By Ehtesham Shahid • Nov 27th, 2008

Saudi officials have, in the recent past, voiced concerns about the potential emergence of restrictions on sovereign investment flows. The International Monetary Fund (IMF) has repeatedly called for greater levels of public disclosure to dispel mistrust surrounding SWFs, even as calls grow for them to help rescue global markets. Ironically, the US, which is now at the receiving end of most of these investments, led the hostility against SWFs. Europe was not far behind. The US government beefed up the authority of its Committee on Foreign Investment while Germany’s government approved legislation that would give it greater authority to block foreign investments. Earlier in October, Italy’s foreign minister, Franco Frattini, sought a meeting with officials of ADIA as the country considered introducing measures to protect against foreign bids.

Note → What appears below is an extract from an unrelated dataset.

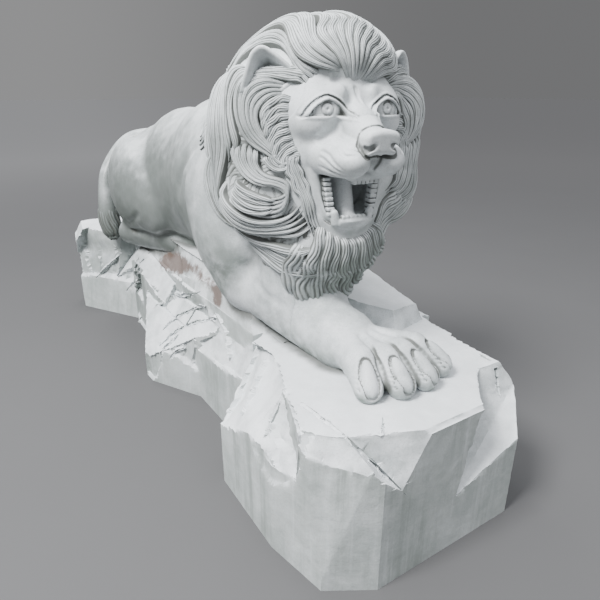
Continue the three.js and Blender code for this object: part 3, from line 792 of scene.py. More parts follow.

Rules of engagement. Heeding such calls, a group representing an estimated $2.3 trillion worth of SWFs, presented a set of voluntary principles to the IMF in early October. The International Working Group of Sovereign Wealth Funds (IWG) was established in May by ADIA and the IMF amid a backlash against increasingly large and high-profile investments by the funds that critics warned could be used for political ends. Nevertheless, at this meeting, in the Chilean city of Santiago, the group’s members agreed on 24 basic principles – Generally Accepted Principles and Practices (GAPP) – to guide investments abroad, including an emphasis on improving transparency.

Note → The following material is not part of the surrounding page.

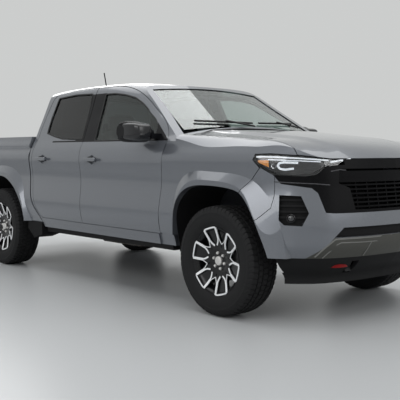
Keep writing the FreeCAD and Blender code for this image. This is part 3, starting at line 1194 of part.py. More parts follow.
wheel_spokes = []
across_way = along_y
up_way = column_way.cross(along_y).normalize()
if up_way.z > 0:
    up_way = up_way * -1
for way in (across_way, across_way * -1, up_way):
    wheel_spokes.append(rod(wheel_centre, wheel_centre + way * wheel_radius, grip_radius * 0.8))
keep("steering_wheel", grip.fuse([boss] + wheel_spokes))


# A seat's cushion, back and head rest between two sides
def seat(side_low, side_high, cushion, back):
    (x0, z0), (x1, z1) = cushion
    base = block(x0, x1, side_low, side_high, z0, z1)
    lean = [vec(x, side_low, z) for x, z in back]
    rest = Part.Face(outline(straight(lean))).extrude(along_y * (side_high - side_low))
    return base.fuse(rest)


def pairOf(shares):
    return [(point.x, point.z) for point in atSide(shares)]


front_cushion = pairOf([(-0.0037, 0.303),(0.0923, 0.4603)])
front_back = pairOf([(-0.0037, 0.4104),(0.0222, 0.4104),(-0.0166, 0.7931),(-0.0369, 0.7876)])
bench_cushion = pairOf([(-0.1588, 0.303),(-0.0665, 0.4548)])
bench_back = pairOf([(-0.1588, 0.4104),(-0.133, 0.4104),(-0.1477, 0.7765),(-0.1644, 0.7765)])
seat_in = 0.0707 * size.body_width
seat_out = 0.3351 * size.body_width
driver = seat(seat_in, seat_out, front_cushion, front_back)
keep("front_seats", Part.makeCompound([mirrored(driver), driver]))
keep("rear_seat", seat(-0.3351 * size.body_width, 0.3351 * size.body_width, bench_cushion, bench_back))
keep("spare_wheel", rod(placeAt(*[(-0.3841, 0, 0.259)][0]), placeAt(*[(-0.3841, 0, 0.3592)][0]), 0.0582 * size.body_length))
radiator = boxAt(*[(0.4063, -0.2094, 0.331),(0.4174, 0.2094, 0.6323)])
latch = boxAt(*[(0.4072, -0.0183, 0.6212),(0.4164, 0, 0.7765)]).common(topHalf(size.hood_wall + size.seat_gap))
keep("radiator", radiator.fuse([latch, mirrored(latch)]))
antenna_foot = placeAt(*[(-0.1477, -0.0524, 0.9872)][0])
antenna_tip = placeAt(*[(-0.1588, -0.0524, 1.1037)][0])
antenna_radius = 0.0033 * size.body_height
antenna = rod(antenna_foot, antenna_tip, antenna_radius).fuse(Part.makeCone(antenna_radius * 4, antenna_radius,
    antenna_radius * 6, placeAt(*[(-0.1487, -0.0524, 0.9872)][0]))).cut(cab_all)
keep("antenna", antenna)
doc.recompute()
for item in doc.Objects:
    if "Invalid" in item.State or "Error" in item.State:
        raise RuntimeError(f"{item.Label} did not build")
for label, item in nodes.items():
    if item.Shape.isNull() or not item.Shape.isValid():
        raise RuntimeError(f"{label} has no valid shape")
os.makedirs("parts", exist_ok=True)
for label, item in nodes.items():
    item.Shape.exportStep(f"parts/{label}.step")
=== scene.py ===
import json
import math
import bmesh
import bpy
import numpy as np
from mathutils import Euler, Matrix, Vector


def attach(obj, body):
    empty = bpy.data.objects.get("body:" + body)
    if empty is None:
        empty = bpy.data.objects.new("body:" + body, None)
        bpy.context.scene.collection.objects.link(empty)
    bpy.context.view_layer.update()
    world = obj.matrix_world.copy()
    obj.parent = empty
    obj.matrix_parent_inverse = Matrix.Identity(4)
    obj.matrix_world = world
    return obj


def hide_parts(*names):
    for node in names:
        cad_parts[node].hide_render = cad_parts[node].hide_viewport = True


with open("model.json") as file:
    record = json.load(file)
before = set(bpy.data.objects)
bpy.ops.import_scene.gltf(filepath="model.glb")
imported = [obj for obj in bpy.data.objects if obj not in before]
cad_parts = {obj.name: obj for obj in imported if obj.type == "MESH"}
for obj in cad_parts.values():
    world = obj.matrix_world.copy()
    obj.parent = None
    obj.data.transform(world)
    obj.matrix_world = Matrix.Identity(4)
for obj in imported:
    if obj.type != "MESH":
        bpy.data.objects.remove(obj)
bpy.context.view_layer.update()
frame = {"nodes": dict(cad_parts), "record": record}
nodes = frame["nodes"]
sceneNow = bpy.context.scene
print("frame loaded:", len(nodes), "nodes")

# Camera at the photograph's place
cameraSet = {
    "place": (5.7437, -4.494, 1.1739), "yaw": 139.1546, "pitch": -3.668, "lens": 67.62, "farEnd": 400,
}


def makeCamera(values):
    data = bpy.data.cameras.new("camera")
    data.lens = values["lens"]
    data.clip_end = values["farEnd"]
    camera = bpy.data.objects.new("camera", data)
    camera.location = values["place"]
    turn = math.radians(values["yaw"] - 90)
    camera.rotation_euler = Euler((math.radians(90 + values["pitch"]), 0, turn))
    sceneNow.collection.objects.link(camera)
    sceneNow.camera = camera


makeCamera(cameraSet)

# Studio: a pale floor that fades to the backdrop's colour far away, and soft lights.
# A lamp is (name, place, aim, size, power)
studio = {
    "floorColor": (0.5, 0.51, 0.508), "floorRough": 0.32, "floorSpecular": 0.35, "floorSize": 160,
    "farColor": (0.6, 0.61, 0.605), "fade": (14, 34),
    "skyColor": (0.6, 0.61, 0.605), "skyStrength": 1.0, "fillColor": (0.8, 0.83, 0.88), "fillStrength": 0.5,
    "lamps": (
        ("lampTop", (0.0, 0, 6.4), (0, 0, 0.9), (13, 8), 400),
        ("lampSide", (2.2, -9.0, 4.4), (0.6, 0, 0.8), (9, 4), 285),
        ("lampFront", (9.5, 1.5, 3.9), (1.8, 0, 0.8), (6, 4), 170),
        ("lampBack", (-7.5, 3.5, 4.2), (0, 0, 0.9), (6, 3), 170),
    ),
}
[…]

Hamad al-Suwaidi, the undersecretary of the Abu Dhabi Department of Finance and a director of ADIA, who co-chairs the IWG, handed over those principles to the IMF’s policy steering body in Washington. “Through the implementation of the Santiago Principles, we seek to ensure that the international investment environment will remain open and our capital can continue to be put to use when it is most needed,” al-Suwaidi said. Weeks later, Mohsin Khan, the director of the IMF’s Middle East and Central Asia Department, affirmed to the Gulf News that Gulf SWFs will play a significant role in stabilizing the regional economies in the event of a global economic slowdown spilling over into the region. “[the] Gulf’s government-controlled funds that manage trillions of dollars from the oil surpluses are likely to step in to help businesses if they run into difficulties,” he said.
Despite their secrecy and reticence and general political concerns, the general consensus is for, rather than against, a constructive dialogue with SWFs – thanks mainly to the unprecedented crisis in the financial services industry across the world. The efforts of SWFs to provide a self-regulating code in the GAPP is likely to boost this acceptance, adds Singapore’s Shanmugaratnam, who argues that these announcing principles and practices will reinforce confidence in the role the SWFs play in global markets. “There has been greater appreciation globally of the constructive role they play as long-term players,” he says.
Nonetheless, whether they will continue to be as adventurous is anybody’s guess. The Peterson Institute’s Edwin Truman echoes the skeptical views of many because, in his own words: “The world is a dangerous place!”